7.(Document A, para. [6]; Document B, paras [8]-[12]; [17])

a. Who are the FARC dissidents? Can they be considered as belonging to the original FARC? Does the fact that they maintain some degree of territorial control over previous FARC territories impact this assessment?

b. Does the fact that the FARC dissidents have abandoned the original political objectives of the FARC point towards them still being an armed group for the purposes of IHL? Could their labelling as an “organised crime group” mean that law enforcement should be applied to them irrespective of whether there is an ongoing armed conflict or not? Can criminal groups become a party to an armed conflict? (See ICRC Casebook, Mexico, The “War on Drugs”)

8. (Document B, paras [13]-[19])

a. Does the rearming of former FARC members automatically mean that the original armed group is forming again? Or should Marquez and the rebels who are joining him be regarded as a separate entity from the original FARC? Does this make a difference for the applicability of IHL or for the scope of its application?

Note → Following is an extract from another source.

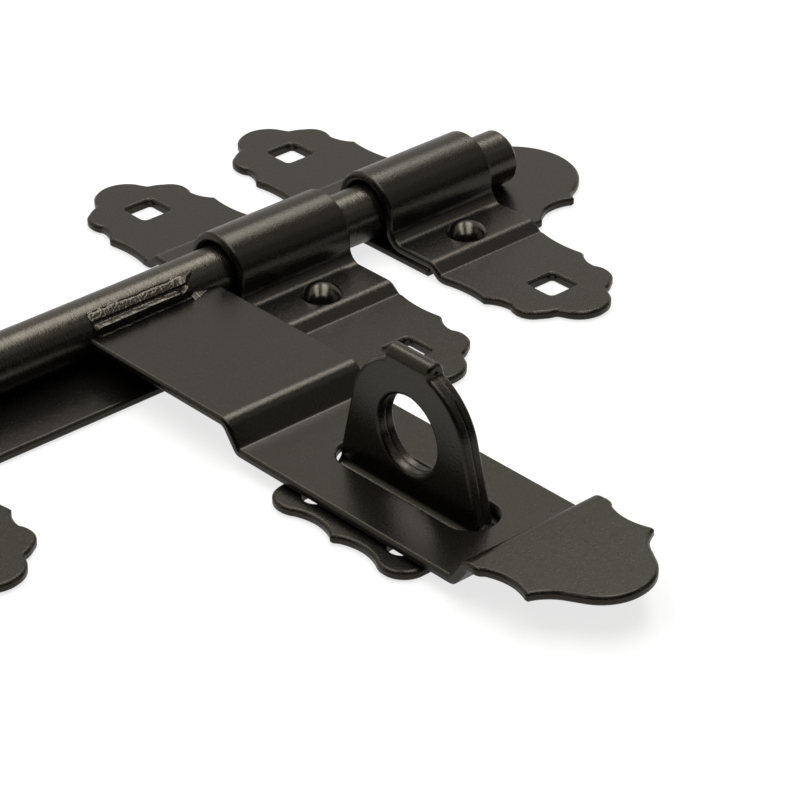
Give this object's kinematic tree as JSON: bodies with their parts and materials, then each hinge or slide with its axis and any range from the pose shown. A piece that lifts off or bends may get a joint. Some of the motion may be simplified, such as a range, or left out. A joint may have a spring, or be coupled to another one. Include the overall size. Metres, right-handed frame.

b. Would such determination have any impact on the attribution of responsibility for violations of IHL? Could the leaders of the original FARC be held responsible for the violations of IHL (if this were indeed applicable to the facts) committed by Marquez’s guerrillas?

c. Could the attempts by people such as Marquez to rearm be FARC be sufficient to undermine the peace process in Colombia, to the effect that the original armed conflict may be said to be resumed?